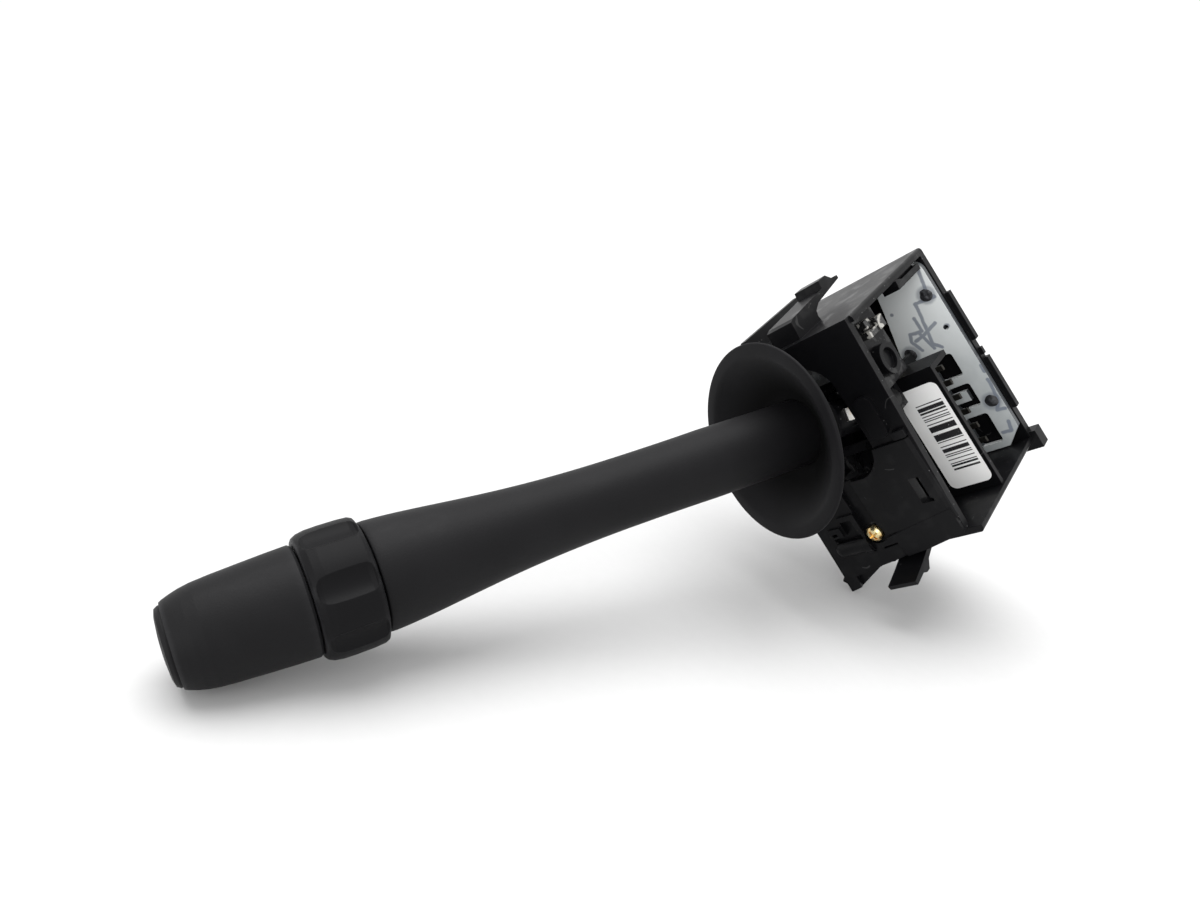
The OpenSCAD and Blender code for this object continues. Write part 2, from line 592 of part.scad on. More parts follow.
// Dust cup: a bell round the lever with a wide round lip. Its back is a cone that stays
// clear of the front face when the lever is both raised and pulled.
cup_wall = 1.3;
cup_hub_r = 9.4;
cup_hub_u = 19.4;
cone_r = [11, cup_r - 0.6];
cone_u = [cup_u - 9.1, cup_u - 1.25];
module dust_cup() color(black) on_lever() {
    bore = root_r + seat_gap;
    lip_r = cup_r - cup_lip;
    floor_u = cone_u[0] - 0.1;
    bowl_u = cup_u - 2.1;
    turned() polygon(concat(
        [[bore, cup_hub_u], [cup_hub_r - 0.4, cup_hub_u], [cup_hub_r, cup_hub_u + 0.4],
            [cup_hub_r, cone_u[0] - 1.2], [cone_r[0], cone_u[0]], [cone_r[1], cone_u[1]]],
        [for (a = [-60 : 30 : 90]) [cup_r - 0.5 + 0.5 * cos(a), cup_u - 0.5 + 0.5 * sin(a)]],
        [for (a = [100 : 20 : 180]) [lip_r + 2 + 2 * cos(a), cup_u - 2 + 2 * sin(a)]],
        [for (k = [8 : -1 : 1]) [bore + 0.6 + (lip_r - bore - 0.6) * k / 8,
            floor_u + 0.4 + (bowl_u - floor_u - 0.4) * pow(k / 8, 1.15)]],
        [[bore + 0.5, floor_u + cup_wall - 1.1], [bore, floor_u]]));
}

// Wash contact on the lever's neck
module wash_contact() color(tin) on_lever() difference() {
    block([8.4, neck_r - 0.6, -1.6], [13, neck_r + 0.8, 1.6]);
    rod(7, 15, neck_r);
}

// Leads that run inside the core to the tip
module core_leads() color(tin) on_lever() for (a = [0, 120, 240]) rotate([a, 0, 0])
    translate([0, 1, 0]) rod(9.4, core_end - 0.3, 0.75);

// Ball and spring that hold the ring's positions
ball_r = 1.5;
ball_z = hub_r - 1.3;
module ring_detent_ball() color(steel) on_lever() translate([ring_mid, 0, ball_z]) sphere(r = ball_r);
module ring_detent_spring() color(steel) on_lever() translate([ring_mid, 0, 3]) coil(1.1, 0.22, ball_z - ball_r - 3, 4);

// Grip ring with scooped flutes
flute_phase = 12;
ring_bore = hub_r + run_gap;
module grip_ring() color(black) on_lever() difference() {
    translate([ring_u, 0, 0]) turned() polygon([[ring_bore, 0], [11.4, 0], [ring_r - 0.4, 0.35], [ring_r - 0.12, 1],
        [ring_r, 3], [ring_r, 6.5], [ring_r - 0.1, ring_len - 2.9], [ring_r - 0.4, ring_len - 1.3],
        [ring_r - 0.9, ring_len - 0.35], [11.2, ring_len], [ring_bore, ring_len],
        [ring_bore, ring_len / 2 + 1.9], [ball_z + ball_r + part_gap, ring_len / 2 + 1.9],
        [ball_z + ball_r + part_gap, ring_len / 2 - 1.9], [ring_bore, ring_len / 2 - 1.9]]);
    for (k = [0 : flute_count - 1]) rotate([k * 360 / flute_count + flute_phase, 0, 0])
        translate([ring_mid, 0, ring_r + 3.9]) rotate([0, 90, 0]) flute_tool();
}
module flute_tool() rotate_extrude($fn = 48)
    polygon([[0, -5.5], [4.2, -5.5], [4.75, -5], [5, -4.2], [5, 4.2], [4.75, 5], [4.2, 5.5], [0, 5.5]]);

// Tip cap and the button that slides in it
cap_end = cap_u + cap_len;
lip_u = cap_end - 5.4;
cap_bore = button_r + 0.25;
module tip_cap() color(black) on_lever() turned() polygon([[seat_r + seat_gap, cap_u], [cap_r - 0.4, cap_u],
    [cap_r, cap_u + 0.5], [cap_r - 0.2, cap_u + 4.6], [cap_r - 0.52, cap_u + 9.4], [cap_r - 0.88, cap_u + 14.4],
    [cap_r - 1.2, cap_u + 17.6], [cap_r - 1.6, cap_u + 19.6], [cap_r - 2.1, cap_u + 21.2],
    [cap_r - 2.6, cap_end - 0.5], [cap_bore + 0.2, cap_end], [cap_bore, cap_end - 0.3], [cap_bore, lip_u],
    [seat_r + seat_gap, lip_u]]);
module tip_switch() color(ivory) on_lever() {
    rod(core_end, core_end + 1.2, seat_r - 0.3);
    rod(core_end + 1.1, core_end + 2.6, 2.4);
}
spring_u0 = core_end + 1.2;
button_back = lip_u - 1.5;
module button_spring() color(steel) on_lever() translate([spring_u0, 0, 0]) rotate([0, 90, 0])
    coil(4.4, 0.3, button_back - spring_u0, 4);
module end_button() color(black) on_lever() turned() polygon([[0, spring_u0 + 4.1], [1.6, spring_u0 + 4.1],
    [1.6, button_back], [seat_r - 0.2, button_back], [seat_r - 0.2, lip_u - 0.1], [button_r, lip_u - 0.1],
    [button_r, cap_end + 0.4], [button_r - 0.4, cap_end + 1], [button_r * 0.8, cap_end + 1.3],
    [button_r * 0.45, cap_end + 1.55], [0, cap_end + 1.65]]);

lying() front_housing();
lying() rear_cover();
lying() terminal_plate();
lying() contact_tracks();
lying() heat_stakes();
lying() connector_socket();
lying() terminal_blades();
lying() label();
lying() cover_screws();
lying() bearing_frame();
lying() fixed_contacts();
lying() detent_block();
lying() swing_pins();
lying() swing_yoke();
lying() pull_pin();
lying() detent_spring();
lying() detent_plunger();
lying() contact_slider();
lying() slider_bridges();
lying() lever_core();
lying() lever_tube();
lying() dust_cup();
lying() wash_contact();
lying() core_leads();
lying() ring_detent_ball();
lying() ring_detent_spring();
lying() grip_ring();
lying() tip_cap();
lying() tip_switch();
lying() button_spring();
lying() end_button();
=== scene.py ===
"""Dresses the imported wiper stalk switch: finishes, small added pieces, floor, light and camera."""
import math

import bmesh
import bpy
from mathutils import Matrix, Vector, noise


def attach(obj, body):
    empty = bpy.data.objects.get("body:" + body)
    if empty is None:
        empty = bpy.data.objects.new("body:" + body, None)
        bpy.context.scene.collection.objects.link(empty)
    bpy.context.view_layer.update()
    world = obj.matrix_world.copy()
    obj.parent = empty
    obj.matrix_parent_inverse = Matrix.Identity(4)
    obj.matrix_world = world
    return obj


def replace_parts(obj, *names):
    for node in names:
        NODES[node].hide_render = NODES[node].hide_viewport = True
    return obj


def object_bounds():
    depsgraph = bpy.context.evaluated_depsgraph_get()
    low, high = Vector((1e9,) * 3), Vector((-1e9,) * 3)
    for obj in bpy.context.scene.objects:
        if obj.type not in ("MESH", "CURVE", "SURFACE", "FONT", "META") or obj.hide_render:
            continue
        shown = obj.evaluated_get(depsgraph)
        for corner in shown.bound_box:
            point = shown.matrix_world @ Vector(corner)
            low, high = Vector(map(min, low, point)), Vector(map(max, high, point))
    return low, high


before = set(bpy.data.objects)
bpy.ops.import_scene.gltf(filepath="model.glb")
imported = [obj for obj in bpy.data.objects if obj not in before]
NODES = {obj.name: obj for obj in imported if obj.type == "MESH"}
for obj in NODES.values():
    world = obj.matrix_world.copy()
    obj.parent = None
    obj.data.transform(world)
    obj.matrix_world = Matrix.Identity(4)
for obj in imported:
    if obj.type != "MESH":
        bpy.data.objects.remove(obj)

CAD_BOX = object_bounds()
MM = 0.001
IN_MM = 1 / MM

# The switch lies on its case, so its own directions lean in the frame
OUT = Vector((-0.48397748, -0.80547379, -0.34202014))
MOUTH = Vector((0.51912982, -0.57891589, 0.62877709))
UP = OUT.cross(MOUTH)
LEVER = (0.9165 * OUT - 0.2504 * MOUTH + 0.3120 * UP).normalized()


def at(out, mouth, up):
    """A point in mm from the middle of the rear seat, given along the switch's own directions."""
    return (out * OUT + mouth * MOUTH + up * UP) * MM


PIVOT = at(33, 4.1, 4.3)

# Heat stakes: (mouth, up) places in mm; their heads' radius, the tip's radius, and both ends along out
STAKES = [(17.8, 19), (5.2, 5.7), (18.1, -14.7)]
HEAD_R = 2.05
HEAD_TIP_R = 0.15
HEAD_UNDER = 4.35
HEAD_TOP = 5.45

# The label's low corner (mouth, up) and its size; the bars' reach across and down it, and their module
LABEL_LOW = (7.9, -26.5)
LABEL_SIZE = (11.6, 29.6)
BARS_ACROSS = (3.4, 10.7)
BARS_DOWN = (4.5, 24.6)
BAR_MODULE = 0.27

# Along the lever from its pivot: the tube's foot, root, waist and end, and the cup's lip
TUBE_FOOT = 19.2
ROOT_END = 52
WAIST_AT = 76
TUBE_END = 131.25
LIP_AT = 34

# Radii of the tube at its root and waist, how much it flares, and its bore
ROOT_R = 8.16
WAIST_R = 7.85
FLARE = 3.1
BORE_R = 6.1

# Tracks that show through the milky plate: corner points (mouth, up) in mm
TRACKS = [
    [(19.6, 26.2), (18.9, 22.6), (18.3, 19.6), (19.6, 17.7), (13.9, 18.1), (13.8, 16.2),
     (12.4, 6.2), (14.2, 4.4)],
    [(11.6, 14.7), (11.6, 10.6), (8.1, 11.0), (7.4, 8.9), (8.8, 5.6)],
    [(10.7, 10.2), (12.2, 5.0)],
    [(16.0, 11.2), (11.3, 9.3), (8.6, 8.7)],
    [(20.3, -8.6), (20.2, -11.4), (19.6, -15.2), (18.2, -17.6), (20.2, -17.9)],
    [(19.2, -21.6), (18.6, -24.4), (16.2, -24.2)],
    [(20.7, -4.4), (20.6, -6.2)],
]
TRACK_HALF = 0.32
TRACK_SOFT = 0.34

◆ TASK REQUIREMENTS
Extract exactly and only the lines above from the line containing "lying() front_housing();" through the line containing "depsgraph = bpy.context.evaluated_depsgraph_get()", both end lines included.

◆ FINISHED EXERCISE
lying() front_housing();
lying() rear_cover();
lying() terminal_plate();
lying() contact_tracks();
lying() heat_stakes();
lying() connector_socket();
lying() terminal_blades();
lying() label();
lying() cover_screws();
lying() bearing_frame();
lying() fixed_contacts();
lying() detent_block();
lying() swing_pins();
lying() swing_yoke();
lying() pull_pin();
lying() detent_spring();
lying() detent_plunger();
lying() contact_slider();
lying() slider_bridges();
lying() lever_core();
lying() lever_tube();
lying() dust_cup();
lying() wash_contact();
lying() core_leads();
lying() ring_detent_ball();
lying() ring_detent_spring();
lying() grip_ring();
lying() tip_cap();
lying() tip_switch();
lying() button_spring();
lying() end_button();
=== scene.py ===
"""Dresses the imported wiper stalk switch: finishes, small added pieces, floor, light and camera."""
import math

import bmesh
import bpy
from mathutils import Matrix, Vector, noise


def attach(obj, body):
    empty = bpy.data.objects.get("body:" + body)
    if empty is None:
        empty = bpy.data.objects.new("body:" + body, None)
        bpy.context.scene.collection.objects.link(empty)
    bpy.context.view_layer.update()
    world = obj.matrix_world.copy()
    obj.parent = empty
    obj.matrix_parent_inverse = Matrix.Identity(4)
    obj.matrix_world = world
    return obj


def replace_parts(obj, *names):
    for node in names:
        NODES[node].hide_render = NODES[node].hide_viewport = True
    return obj


def object_bounds():
    depsgraph = bpy.context.evaluated_depsgraph_get()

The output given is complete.